» **Instructions to follow**
Please write out the material that follows, exactly as it stands.

[Information supplied start]

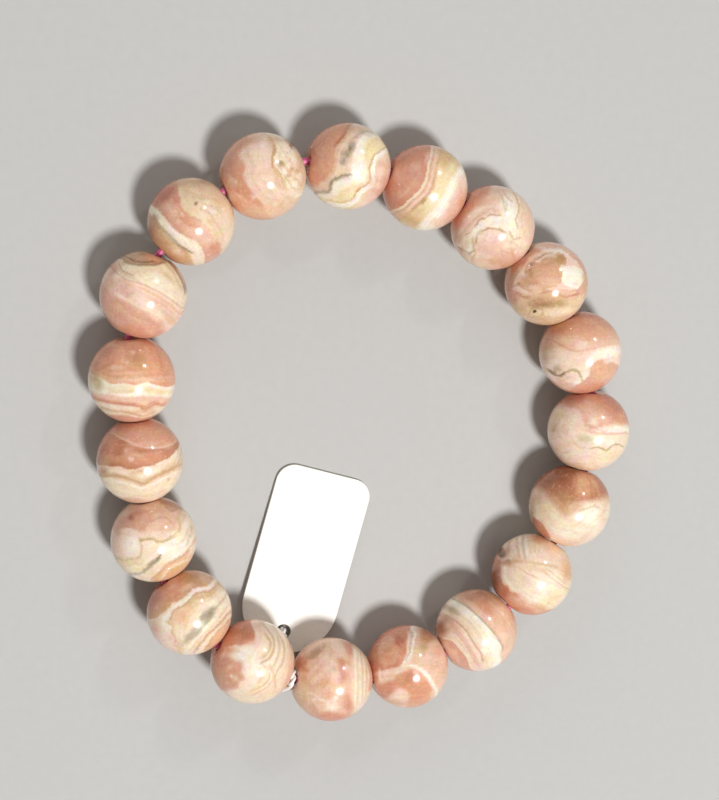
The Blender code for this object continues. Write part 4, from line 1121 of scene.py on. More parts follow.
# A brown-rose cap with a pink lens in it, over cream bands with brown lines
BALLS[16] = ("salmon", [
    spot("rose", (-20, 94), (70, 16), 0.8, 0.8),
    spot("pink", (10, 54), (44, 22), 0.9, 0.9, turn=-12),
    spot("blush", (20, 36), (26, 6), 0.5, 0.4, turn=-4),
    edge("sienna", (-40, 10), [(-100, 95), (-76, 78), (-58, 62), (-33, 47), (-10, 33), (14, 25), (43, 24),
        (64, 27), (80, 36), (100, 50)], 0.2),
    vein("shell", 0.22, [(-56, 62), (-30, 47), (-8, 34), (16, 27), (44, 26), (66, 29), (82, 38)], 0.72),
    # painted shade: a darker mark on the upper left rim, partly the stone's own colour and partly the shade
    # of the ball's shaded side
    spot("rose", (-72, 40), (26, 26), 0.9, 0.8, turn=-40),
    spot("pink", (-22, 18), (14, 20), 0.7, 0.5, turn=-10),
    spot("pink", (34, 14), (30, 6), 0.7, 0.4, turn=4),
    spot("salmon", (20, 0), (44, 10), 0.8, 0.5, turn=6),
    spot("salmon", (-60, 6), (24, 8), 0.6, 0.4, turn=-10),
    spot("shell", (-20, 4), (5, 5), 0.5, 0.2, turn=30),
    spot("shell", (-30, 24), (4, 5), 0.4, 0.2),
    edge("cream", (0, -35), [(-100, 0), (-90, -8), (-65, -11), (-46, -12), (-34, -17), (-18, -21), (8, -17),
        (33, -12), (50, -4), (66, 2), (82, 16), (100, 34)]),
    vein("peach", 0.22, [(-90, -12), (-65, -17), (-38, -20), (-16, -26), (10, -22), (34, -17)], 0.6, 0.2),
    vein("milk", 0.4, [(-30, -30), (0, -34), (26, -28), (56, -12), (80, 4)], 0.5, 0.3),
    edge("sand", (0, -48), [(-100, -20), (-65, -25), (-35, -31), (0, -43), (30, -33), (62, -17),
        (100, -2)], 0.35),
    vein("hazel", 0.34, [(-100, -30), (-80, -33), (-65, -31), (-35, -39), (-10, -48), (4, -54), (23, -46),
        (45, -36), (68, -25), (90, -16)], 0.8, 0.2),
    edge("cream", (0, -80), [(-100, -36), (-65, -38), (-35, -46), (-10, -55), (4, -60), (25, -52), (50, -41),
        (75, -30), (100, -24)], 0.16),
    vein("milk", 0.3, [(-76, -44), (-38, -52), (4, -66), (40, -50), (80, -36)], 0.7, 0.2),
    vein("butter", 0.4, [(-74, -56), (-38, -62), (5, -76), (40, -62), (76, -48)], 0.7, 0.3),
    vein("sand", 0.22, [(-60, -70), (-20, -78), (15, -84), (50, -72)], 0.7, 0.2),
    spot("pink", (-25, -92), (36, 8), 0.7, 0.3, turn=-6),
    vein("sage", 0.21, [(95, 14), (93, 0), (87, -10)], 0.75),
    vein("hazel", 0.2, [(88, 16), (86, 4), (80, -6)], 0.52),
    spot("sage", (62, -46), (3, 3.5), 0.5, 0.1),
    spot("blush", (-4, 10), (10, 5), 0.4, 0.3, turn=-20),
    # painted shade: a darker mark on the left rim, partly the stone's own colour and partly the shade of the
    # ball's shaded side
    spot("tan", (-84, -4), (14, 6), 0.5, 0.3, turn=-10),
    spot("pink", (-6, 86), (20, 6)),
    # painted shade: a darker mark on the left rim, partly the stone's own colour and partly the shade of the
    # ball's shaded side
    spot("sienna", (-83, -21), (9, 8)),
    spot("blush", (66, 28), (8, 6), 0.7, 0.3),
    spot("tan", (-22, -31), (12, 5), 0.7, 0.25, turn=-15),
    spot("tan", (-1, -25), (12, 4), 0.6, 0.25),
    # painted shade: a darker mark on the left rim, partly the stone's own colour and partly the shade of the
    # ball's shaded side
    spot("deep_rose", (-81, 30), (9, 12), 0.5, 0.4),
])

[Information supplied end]

» **Result of this exercise**
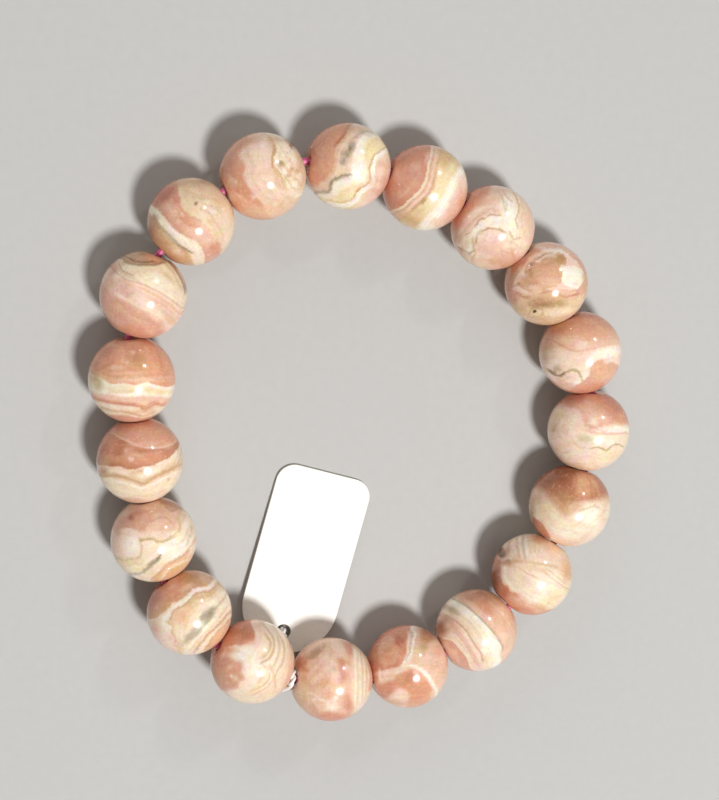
The Blender code for this object continues. Write part 4, from line 1121 of scene.py on. More parts follow.
# A brown-rose cap with a pink lens in it, over cream bands with brown lines
BALLS[16] = ("salmon", [
    spot("rose", (-20, 94), (70, 16), 0.8, 0.8),
    spot("pink", (10, 54), (44, 22), 0.9, 0.9, turn=-12),
    spot("blush", (20, 36), (26, 6), 0.5, 0.4, turn=-4),
    edge("sienna", (-40, 10), [(-100, 95), (-76, 78), (-58, 62), (-33, 47), (-10, 33), (14, 25), (43, 24),
        (64, 27), (80, 36), (100, 50)], 0.2),
    vein("shell", 0.22, [(-56, 62), (-30, 47), (-8, 34), (16, 27), (44, 26), (66, 29), (82, 38)], 0.72),
    # painted shade: a darker mark on the upper left rim, partly the stone's own colour and partly the shade
    # of the ball's shaded side
    spot("rose", (-72, 40), (26, 26), 0.9, 0.8, turn=-40),
    spot("pink", (-22, 18), (14, 20), 0.7, 0.5, turn=-10),
    spot("pink", (34, 14), (30, 6), 0.7, 0.4, turn=4),
    spot("salmon", (20, 0), (44, 10), 0.8, 0.5, turn=6),
    spot("salmon", (-60, 6), (24, 8), 0.6, 0.4, turn=-10),
    spot("shell", (-20, 4), (5, 5), 0.5, 0.2, turn=30),
    spot("shell", (-30, 24), (4, 5), 0.4, 0.2),
    edge("cream", (0, -35), [(-100, 0), (-90, -8), (-65, -11), (-46, -12), (-34, -17), (-18, -21), (8, -17),
        (33, -12), (50, -4), (66, 2), (82, 16), (100, 34)]),
    vein("peach", 0.22, [(-90, -12), (-65, -17), (-38, -20), (-16, -26), (10, -22), (34, -17)], 0.6, 0.2),
    vein("milk", 0.4, [(-30, -30), (0, -34), (26, -28), (56, -12), (80, 4)], 0.5, 0.3),
    edge("sand", (0, -48), [(-100, -20), (-65, -25), (-35, -31), (0, -43), (30, -33), (62, -17),
        (100, -2)], 0.35),
    vein("hazel", 0.34, [(-100, -30), (-80, -33), (-65, -31), (-35, -39), (-10, -48), (4, -54), (23, -46),
        (45, -36), (68, -25), (90, -16)], 0.8, 0.2),
    edge("cream", (0, -80), [(-100, -36), (-65, -38), (-35, -46), (-10, -55), (4, -60), (25, -52), (50, -41),
        (75, -30), (100, -24)], 0.16),
    vein("milk", 0.3, [(-76, -44), (-38, -52), (4, -66), (40, -50), (80, -36)], 0.7, 0.2),
    vein("butter", 0.4, [(-74, -56), (-38, -62), (5, -76), (40, -62), (76, -48)], 0.7, 0.3),
    vein("sand", 0.22, [(-60, -70), (-20, -78), (15, -84), (50, -72)], 0.7, 0.2),
    spot("pink", (-25, -92), (36, 8), 0.7, 0.3, turn=-6),
    vein("sage", 0.21, [(95, 14), (93, 0), (87, -10)], 0.75),
    vein("hazel", 0.2, [(88, 16), (86, 4), (80, -6)], 0.52),
    spot("sage", (62, -46), (3, 3.5), 0.5, 0.1),
    spot("blush", (-4, 10), (10, 5), 0.4, 0.3, turn=-20),
    # painted shade: a darker mark on the left rim, partly the stone's own colour and partly the shade of the
    # ball's shaded side
    spot("tan", (-84, -4), (14, 6), 0.5, 0.3, turn=-10),
    spot("pink", (-6, 86), (20, 6)),
    # painted shade: a darker mark on the left rim, partly the stone's own colour and partly the shade of the
    # ball's shaded side
    spot("sienna", (-83, -21), (9, 8)),
    spot("blush", (66, 28), (8, 6), 0.7, 0.3),
    spot("tan", (-22, -31), (12, 5), 0.7, 0.25, turn=-15),
    spot("tan", (-1, -25), (12, 4), 0.6, 0.25),
    # painted shade: a darker mark on the left rim, partly the stone's own colour and partly the shade of the
    # ball's shaded side
    spot("deep_rose", (-81, 30), (9, 12), 0.5, 0.4),
])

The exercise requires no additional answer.